# Dataset records start
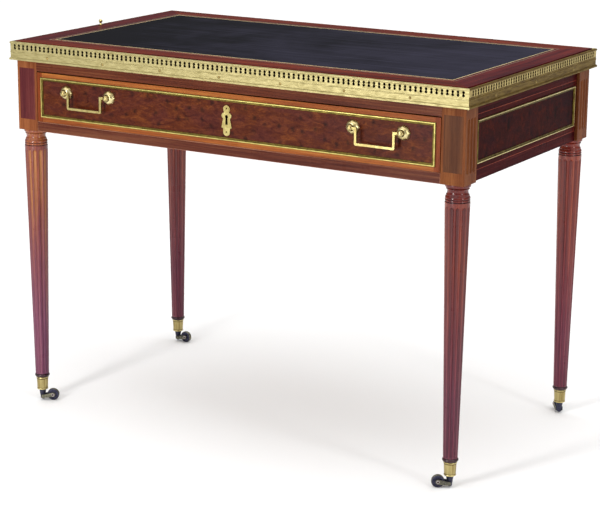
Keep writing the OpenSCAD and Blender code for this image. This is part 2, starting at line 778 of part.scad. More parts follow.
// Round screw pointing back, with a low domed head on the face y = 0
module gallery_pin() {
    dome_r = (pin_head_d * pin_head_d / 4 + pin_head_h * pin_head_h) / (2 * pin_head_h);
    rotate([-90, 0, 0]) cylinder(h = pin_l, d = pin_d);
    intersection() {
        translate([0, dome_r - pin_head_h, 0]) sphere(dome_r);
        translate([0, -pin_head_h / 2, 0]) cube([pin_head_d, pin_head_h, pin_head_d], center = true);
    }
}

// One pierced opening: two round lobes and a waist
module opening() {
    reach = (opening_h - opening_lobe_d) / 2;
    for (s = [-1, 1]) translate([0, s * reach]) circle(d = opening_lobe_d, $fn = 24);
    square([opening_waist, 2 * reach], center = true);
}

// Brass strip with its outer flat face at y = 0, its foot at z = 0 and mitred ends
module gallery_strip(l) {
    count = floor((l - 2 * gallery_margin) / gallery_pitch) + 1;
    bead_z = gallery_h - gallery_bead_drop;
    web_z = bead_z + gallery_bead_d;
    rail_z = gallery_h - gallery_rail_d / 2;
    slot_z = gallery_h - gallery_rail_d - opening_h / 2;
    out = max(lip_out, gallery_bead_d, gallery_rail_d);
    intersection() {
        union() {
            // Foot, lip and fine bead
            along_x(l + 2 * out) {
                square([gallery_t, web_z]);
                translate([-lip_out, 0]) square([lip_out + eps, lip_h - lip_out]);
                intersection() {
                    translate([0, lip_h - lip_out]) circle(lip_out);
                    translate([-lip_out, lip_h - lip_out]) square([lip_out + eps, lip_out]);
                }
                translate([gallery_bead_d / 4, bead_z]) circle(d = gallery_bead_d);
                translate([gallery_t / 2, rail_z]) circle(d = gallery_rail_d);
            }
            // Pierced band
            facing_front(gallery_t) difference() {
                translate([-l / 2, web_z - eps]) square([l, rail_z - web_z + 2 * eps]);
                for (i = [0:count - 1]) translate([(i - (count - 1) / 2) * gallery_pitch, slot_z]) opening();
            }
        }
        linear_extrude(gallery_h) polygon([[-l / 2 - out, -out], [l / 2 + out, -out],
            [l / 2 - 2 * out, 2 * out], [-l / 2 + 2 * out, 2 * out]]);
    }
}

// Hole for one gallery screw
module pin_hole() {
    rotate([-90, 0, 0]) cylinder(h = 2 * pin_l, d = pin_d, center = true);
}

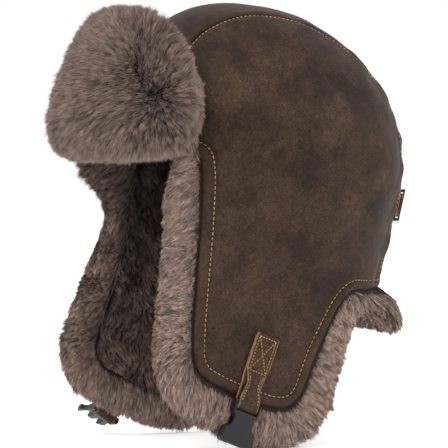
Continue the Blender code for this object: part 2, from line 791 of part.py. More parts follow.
# Dataset records end
# Dataset records start
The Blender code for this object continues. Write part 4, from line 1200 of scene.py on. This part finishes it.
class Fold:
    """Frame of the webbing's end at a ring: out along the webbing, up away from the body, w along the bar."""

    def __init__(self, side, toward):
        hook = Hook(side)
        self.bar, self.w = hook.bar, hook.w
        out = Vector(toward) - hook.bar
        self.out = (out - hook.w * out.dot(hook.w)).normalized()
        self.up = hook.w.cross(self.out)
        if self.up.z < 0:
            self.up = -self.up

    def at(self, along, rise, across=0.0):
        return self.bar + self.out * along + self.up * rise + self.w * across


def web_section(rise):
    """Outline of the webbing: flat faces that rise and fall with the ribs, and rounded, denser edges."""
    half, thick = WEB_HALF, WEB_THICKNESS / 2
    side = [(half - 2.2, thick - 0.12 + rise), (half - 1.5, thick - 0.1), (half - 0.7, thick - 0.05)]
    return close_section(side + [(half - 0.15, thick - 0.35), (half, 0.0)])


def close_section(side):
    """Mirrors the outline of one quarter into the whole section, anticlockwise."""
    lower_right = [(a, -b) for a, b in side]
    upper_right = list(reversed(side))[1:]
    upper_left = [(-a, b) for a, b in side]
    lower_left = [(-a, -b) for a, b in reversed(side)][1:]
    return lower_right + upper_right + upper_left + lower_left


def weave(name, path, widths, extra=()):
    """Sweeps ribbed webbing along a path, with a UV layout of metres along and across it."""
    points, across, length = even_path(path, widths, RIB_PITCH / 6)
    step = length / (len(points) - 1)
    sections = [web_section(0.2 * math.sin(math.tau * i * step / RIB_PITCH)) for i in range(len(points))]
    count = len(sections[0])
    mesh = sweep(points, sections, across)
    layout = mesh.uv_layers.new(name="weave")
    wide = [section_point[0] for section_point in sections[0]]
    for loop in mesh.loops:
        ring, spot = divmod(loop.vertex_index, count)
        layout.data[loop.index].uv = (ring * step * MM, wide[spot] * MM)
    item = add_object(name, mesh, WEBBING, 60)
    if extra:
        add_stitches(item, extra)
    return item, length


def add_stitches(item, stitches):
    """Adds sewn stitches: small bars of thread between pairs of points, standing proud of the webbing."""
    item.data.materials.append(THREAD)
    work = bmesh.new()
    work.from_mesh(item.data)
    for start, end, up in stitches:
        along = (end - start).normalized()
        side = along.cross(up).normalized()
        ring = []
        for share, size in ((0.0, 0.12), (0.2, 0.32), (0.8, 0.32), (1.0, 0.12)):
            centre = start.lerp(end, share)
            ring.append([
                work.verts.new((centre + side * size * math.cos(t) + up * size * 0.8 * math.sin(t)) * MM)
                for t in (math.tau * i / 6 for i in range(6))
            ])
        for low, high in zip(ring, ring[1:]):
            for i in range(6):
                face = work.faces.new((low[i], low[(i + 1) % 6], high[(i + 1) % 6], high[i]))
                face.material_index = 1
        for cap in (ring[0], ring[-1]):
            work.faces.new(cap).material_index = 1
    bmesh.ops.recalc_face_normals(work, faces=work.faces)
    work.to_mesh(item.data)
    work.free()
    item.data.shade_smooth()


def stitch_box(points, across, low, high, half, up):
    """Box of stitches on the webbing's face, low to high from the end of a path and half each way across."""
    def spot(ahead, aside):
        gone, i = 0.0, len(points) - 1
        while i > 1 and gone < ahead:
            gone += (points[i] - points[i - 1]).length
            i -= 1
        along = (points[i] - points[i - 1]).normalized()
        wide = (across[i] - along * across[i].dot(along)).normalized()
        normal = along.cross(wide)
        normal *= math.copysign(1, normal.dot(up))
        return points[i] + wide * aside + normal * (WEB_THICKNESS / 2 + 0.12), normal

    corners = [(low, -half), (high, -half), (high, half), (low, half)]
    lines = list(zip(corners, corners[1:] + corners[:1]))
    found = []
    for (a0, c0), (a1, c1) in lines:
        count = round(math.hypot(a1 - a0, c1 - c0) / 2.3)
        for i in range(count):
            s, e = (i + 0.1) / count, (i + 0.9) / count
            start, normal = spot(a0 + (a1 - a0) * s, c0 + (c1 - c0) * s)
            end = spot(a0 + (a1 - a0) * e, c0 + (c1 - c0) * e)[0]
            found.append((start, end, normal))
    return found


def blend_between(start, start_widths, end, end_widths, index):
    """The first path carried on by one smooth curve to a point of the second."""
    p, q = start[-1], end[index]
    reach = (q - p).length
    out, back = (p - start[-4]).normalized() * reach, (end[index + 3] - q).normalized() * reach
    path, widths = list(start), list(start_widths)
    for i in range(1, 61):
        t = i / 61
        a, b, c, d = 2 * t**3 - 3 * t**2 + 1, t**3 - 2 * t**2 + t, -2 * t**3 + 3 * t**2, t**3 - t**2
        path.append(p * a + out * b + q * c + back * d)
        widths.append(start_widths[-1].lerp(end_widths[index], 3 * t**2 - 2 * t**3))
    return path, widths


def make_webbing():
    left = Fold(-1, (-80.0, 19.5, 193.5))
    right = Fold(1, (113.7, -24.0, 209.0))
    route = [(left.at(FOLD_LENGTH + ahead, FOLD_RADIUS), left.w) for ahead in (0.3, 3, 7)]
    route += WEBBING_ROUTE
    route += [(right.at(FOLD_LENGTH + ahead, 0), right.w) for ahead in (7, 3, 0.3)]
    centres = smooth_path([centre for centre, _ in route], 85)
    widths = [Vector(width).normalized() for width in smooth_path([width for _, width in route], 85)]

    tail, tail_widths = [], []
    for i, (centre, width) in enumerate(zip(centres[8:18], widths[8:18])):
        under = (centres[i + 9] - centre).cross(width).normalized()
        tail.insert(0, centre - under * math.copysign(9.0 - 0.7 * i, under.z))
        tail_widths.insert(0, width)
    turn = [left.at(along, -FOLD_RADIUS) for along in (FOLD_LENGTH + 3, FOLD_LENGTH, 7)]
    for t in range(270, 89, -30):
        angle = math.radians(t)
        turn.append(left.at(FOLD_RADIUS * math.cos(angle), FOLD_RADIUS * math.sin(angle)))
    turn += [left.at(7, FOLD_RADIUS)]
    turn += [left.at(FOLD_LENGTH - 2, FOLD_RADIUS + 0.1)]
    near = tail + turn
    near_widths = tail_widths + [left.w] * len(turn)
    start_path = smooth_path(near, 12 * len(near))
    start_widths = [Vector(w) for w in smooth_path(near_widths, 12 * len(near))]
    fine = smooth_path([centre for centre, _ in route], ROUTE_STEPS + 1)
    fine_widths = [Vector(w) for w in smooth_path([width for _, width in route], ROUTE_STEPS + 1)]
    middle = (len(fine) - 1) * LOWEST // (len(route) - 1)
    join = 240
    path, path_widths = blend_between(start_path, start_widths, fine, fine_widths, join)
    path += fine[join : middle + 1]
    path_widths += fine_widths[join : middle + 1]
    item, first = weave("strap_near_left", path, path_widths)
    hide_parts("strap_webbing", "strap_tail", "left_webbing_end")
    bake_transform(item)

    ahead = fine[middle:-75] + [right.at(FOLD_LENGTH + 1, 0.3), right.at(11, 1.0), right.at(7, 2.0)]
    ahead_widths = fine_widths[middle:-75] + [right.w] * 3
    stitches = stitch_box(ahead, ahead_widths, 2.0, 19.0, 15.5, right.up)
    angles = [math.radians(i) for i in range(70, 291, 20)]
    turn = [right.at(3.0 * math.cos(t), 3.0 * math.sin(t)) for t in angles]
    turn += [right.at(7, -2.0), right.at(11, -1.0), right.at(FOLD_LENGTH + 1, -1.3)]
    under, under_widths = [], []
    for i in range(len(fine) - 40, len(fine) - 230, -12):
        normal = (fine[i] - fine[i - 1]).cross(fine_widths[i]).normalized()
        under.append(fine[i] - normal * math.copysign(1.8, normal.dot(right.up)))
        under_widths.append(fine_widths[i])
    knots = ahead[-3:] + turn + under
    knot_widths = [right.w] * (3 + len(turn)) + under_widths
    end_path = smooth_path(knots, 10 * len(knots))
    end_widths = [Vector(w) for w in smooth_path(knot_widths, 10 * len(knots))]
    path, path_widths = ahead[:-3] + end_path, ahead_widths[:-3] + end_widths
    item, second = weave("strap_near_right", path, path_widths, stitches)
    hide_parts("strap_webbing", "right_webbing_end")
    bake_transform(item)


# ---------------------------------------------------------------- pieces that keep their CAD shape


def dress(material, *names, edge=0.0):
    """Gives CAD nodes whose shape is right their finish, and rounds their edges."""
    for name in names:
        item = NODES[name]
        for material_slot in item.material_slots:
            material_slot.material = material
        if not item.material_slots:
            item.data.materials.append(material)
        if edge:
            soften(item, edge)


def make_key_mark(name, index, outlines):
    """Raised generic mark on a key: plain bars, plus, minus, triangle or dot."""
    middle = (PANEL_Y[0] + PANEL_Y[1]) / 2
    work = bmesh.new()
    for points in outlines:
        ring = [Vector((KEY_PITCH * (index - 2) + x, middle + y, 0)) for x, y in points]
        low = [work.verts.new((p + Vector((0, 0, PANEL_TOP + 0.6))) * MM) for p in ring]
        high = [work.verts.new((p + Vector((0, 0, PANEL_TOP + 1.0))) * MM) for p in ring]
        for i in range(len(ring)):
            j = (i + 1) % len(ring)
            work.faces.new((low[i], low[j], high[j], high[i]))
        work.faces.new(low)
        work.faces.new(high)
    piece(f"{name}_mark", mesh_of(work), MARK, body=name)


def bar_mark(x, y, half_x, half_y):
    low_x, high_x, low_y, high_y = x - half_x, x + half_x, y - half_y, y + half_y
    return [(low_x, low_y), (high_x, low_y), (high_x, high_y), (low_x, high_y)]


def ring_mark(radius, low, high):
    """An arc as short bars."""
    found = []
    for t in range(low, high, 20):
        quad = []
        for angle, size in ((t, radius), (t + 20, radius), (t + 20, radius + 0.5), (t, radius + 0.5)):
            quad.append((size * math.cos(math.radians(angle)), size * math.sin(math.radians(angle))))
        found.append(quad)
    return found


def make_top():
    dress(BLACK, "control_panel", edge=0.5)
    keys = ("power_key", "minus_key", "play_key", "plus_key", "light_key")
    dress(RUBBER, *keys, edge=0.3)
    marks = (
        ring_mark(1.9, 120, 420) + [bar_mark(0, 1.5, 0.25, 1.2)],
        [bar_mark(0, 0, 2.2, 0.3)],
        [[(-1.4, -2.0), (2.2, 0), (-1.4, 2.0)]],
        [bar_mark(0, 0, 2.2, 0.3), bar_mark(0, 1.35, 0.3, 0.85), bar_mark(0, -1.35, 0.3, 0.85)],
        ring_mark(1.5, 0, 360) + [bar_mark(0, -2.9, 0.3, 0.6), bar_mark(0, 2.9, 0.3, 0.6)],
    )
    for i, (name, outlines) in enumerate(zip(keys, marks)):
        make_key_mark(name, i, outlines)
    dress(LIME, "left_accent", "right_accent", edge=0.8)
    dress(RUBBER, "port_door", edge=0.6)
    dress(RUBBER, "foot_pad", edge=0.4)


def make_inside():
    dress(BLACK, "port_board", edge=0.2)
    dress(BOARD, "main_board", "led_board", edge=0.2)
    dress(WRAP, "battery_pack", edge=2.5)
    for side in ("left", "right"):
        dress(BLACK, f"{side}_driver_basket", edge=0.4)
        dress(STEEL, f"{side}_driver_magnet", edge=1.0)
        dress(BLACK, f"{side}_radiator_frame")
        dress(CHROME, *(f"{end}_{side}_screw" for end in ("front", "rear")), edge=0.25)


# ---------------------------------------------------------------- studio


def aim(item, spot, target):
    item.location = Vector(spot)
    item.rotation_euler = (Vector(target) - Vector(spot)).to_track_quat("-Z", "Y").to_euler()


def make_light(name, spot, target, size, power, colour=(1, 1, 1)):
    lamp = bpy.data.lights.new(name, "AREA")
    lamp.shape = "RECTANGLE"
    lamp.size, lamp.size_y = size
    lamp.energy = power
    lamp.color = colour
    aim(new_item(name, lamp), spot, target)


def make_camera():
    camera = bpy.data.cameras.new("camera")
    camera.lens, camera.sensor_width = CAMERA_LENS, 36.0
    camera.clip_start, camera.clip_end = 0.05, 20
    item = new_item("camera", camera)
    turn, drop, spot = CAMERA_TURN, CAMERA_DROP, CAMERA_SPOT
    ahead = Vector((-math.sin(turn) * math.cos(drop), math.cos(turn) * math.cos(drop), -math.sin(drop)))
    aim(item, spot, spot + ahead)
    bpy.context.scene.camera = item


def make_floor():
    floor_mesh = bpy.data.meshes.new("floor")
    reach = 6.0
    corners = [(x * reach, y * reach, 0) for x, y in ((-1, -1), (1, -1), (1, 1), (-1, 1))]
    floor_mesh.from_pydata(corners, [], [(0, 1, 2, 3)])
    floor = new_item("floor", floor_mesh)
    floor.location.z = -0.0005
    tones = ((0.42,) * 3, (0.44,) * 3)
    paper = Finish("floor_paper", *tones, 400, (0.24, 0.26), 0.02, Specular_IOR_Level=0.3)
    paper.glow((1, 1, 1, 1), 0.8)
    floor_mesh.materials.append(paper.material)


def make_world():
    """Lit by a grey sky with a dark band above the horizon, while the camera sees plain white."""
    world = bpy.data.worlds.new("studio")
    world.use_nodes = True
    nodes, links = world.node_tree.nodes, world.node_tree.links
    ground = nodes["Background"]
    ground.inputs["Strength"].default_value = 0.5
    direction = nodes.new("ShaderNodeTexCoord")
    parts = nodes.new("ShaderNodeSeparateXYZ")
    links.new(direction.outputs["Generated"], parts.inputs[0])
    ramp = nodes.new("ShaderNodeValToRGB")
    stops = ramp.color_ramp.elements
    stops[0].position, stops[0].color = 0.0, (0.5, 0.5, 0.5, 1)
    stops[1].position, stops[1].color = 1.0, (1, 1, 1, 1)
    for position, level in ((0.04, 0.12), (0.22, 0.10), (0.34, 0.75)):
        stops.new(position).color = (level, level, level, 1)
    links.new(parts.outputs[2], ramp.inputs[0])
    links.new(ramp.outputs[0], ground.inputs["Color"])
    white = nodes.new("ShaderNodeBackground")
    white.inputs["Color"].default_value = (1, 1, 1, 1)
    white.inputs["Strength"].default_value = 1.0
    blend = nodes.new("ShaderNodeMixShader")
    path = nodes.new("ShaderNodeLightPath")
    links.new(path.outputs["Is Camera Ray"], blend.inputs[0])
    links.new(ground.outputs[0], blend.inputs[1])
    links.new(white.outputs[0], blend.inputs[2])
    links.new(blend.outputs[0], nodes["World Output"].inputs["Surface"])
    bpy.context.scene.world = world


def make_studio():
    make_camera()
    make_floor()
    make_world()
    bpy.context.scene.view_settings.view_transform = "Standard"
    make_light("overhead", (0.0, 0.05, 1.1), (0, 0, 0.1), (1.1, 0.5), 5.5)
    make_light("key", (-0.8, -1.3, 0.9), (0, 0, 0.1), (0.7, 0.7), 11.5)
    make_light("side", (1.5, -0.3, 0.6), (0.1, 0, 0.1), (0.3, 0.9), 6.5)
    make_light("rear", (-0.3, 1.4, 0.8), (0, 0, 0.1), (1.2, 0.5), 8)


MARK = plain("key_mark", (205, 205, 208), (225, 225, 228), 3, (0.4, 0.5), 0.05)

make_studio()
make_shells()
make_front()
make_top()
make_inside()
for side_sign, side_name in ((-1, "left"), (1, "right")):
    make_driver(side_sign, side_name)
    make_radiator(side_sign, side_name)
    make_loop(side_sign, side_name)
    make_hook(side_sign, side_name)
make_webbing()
# Dataset records end
# Dataset records start
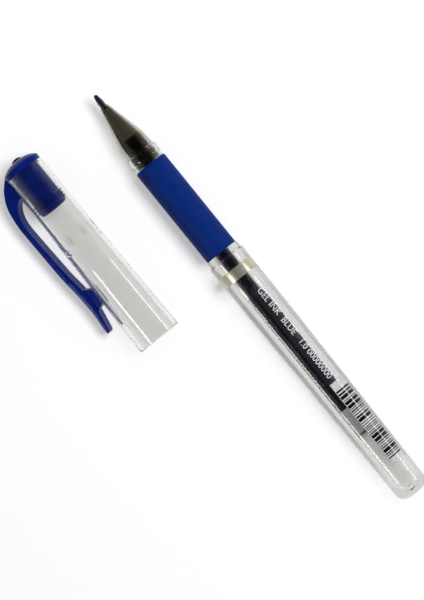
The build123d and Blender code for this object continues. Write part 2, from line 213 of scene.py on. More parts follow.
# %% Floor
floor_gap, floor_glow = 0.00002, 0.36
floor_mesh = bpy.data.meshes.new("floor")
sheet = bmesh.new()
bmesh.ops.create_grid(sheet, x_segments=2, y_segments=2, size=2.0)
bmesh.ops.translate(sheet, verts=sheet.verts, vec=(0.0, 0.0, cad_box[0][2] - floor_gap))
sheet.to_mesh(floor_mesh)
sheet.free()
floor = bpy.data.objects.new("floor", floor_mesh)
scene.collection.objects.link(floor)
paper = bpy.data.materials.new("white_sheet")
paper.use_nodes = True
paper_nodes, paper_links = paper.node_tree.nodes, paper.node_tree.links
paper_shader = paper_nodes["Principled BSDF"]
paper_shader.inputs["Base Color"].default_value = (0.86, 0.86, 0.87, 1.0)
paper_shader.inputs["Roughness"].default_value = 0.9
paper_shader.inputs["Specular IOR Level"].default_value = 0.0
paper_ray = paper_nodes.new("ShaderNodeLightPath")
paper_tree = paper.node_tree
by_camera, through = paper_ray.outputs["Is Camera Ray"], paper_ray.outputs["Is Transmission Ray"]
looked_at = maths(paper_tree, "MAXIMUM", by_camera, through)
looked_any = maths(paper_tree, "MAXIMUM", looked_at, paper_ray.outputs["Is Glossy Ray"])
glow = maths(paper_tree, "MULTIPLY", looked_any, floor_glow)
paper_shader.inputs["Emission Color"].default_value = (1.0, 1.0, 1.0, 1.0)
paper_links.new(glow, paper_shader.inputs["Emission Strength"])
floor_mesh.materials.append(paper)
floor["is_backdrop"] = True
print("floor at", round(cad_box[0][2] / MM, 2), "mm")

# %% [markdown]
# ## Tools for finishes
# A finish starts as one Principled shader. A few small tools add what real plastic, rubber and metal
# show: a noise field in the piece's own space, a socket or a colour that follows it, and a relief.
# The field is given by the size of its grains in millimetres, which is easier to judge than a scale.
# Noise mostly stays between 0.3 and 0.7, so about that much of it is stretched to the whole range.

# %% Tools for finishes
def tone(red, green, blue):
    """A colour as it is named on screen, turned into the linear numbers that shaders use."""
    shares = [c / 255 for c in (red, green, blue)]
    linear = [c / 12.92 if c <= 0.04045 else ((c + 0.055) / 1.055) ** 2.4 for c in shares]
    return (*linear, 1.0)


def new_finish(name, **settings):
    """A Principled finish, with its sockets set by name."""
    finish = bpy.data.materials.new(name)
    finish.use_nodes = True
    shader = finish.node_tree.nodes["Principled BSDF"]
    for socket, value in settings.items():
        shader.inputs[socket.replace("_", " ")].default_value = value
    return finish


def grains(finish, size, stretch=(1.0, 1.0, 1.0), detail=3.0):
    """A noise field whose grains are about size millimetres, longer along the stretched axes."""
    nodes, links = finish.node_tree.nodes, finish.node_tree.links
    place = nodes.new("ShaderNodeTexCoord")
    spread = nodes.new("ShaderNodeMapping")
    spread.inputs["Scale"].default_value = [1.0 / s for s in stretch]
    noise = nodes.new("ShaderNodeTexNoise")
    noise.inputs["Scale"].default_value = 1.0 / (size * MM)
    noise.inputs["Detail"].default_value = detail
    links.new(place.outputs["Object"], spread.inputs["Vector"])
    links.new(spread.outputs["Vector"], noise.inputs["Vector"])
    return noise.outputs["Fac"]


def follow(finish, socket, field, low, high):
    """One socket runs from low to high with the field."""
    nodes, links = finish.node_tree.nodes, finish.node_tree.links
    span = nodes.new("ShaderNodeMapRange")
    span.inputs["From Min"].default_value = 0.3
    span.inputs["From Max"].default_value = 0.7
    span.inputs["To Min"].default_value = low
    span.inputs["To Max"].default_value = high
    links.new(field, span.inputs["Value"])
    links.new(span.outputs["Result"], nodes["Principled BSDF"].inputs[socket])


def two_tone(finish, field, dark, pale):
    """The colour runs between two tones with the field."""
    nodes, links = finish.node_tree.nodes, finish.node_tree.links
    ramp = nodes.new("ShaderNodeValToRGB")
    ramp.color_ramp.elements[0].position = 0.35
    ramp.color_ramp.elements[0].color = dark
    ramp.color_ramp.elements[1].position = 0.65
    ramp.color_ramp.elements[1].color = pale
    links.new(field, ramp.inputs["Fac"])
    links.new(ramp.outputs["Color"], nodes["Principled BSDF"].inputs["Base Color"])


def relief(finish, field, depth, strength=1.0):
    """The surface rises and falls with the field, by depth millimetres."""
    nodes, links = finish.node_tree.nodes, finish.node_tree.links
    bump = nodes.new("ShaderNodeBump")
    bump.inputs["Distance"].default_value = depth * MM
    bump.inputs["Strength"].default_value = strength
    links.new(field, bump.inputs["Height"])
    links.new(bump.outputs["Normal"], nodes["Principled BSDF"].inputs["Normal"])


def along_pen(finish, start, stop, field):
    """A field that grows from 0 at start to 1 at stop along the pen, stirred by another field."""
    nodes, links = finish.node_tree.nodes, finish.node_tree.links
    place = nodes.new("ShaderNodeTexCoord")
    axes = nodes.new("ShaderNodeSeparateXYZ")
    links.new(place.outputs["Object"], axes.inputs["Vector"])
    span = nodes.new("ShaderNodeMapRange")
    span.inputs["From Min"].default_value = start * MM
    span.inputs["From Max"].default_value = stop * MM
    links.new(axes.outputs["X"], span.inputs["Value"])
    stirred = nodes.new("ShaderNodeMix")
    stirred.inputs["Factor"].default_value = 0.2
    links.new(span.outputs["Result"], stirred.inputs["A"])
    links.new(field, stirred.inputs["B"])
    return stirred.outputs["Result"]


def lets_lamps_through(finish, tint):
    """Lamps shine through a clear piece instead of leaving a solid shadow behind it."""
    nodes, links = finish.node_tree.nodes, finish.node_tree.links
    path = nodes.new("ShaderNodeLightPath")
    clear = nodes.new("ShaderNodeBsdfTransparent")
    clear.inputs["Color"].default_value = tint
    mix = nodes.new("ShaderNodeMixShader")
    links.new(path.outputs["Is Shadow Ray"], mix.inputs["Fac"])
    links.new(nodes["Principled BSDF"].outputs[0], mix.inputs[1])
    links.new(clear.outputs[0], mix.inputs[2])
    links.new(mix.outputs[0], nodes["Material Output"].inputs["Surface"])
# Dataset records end
*Task*
Output only the lines from the one containing "The Blender code for this object continues." through the one containing "return lower_right +", inclusive, exactly as written.

*Result of this task*
The Blender code for this object continues. Write part 4, from line 1200 of scene.py on. This part finishes it.
class Fold:
    """Frame of the webbing's end at a ring: out along the webbing, up away from the body, w along the bar."""

    def __init__(self, side, toward):
        hook = Hook(side)
        self.bar, self.w = hook.bar, hook.w
        out = Vector(toward) - hook.bar
        self.out = (out - hook.w * out.dot(hook.w)).normalized()
        self.up = hook.w.cross(self.out)
        if self.up.z < 0:
            self.up = -self.up

    def at(self, along, rise, across=0.0):
        return self.bar + self.out * along + self.up * rise + self.w * across


def web_section(rise):
    """Outline of the webbing: flat faces that rise and fall with the ribs, and rounded, denser edges."""
    half, thick = WEB_HALF, WEB_THICKNESS / 2
    side = [(half - 2.2, thick - 0.12 + rise), (half - 1.5, thick - 0.1), (half - 0.7, thick - 0.05)]
    return close_section(side + [(half - 0.15, thick - 0.35), (half, 0.0)])


def close_section(side):
    """Mirrors the outline of one quarter into the whole section, anticlockwise."""
    lower_right = [(a, -b) for a, b in side]
    upper_right = list(reversed(side))[1:]
    upper_left = [(-a, b) for a, b in side]
    lower_left = [(-a, -b) for a, b in reversed(side)][1:]
    return lower_right + upper_right + upper_left + lower_left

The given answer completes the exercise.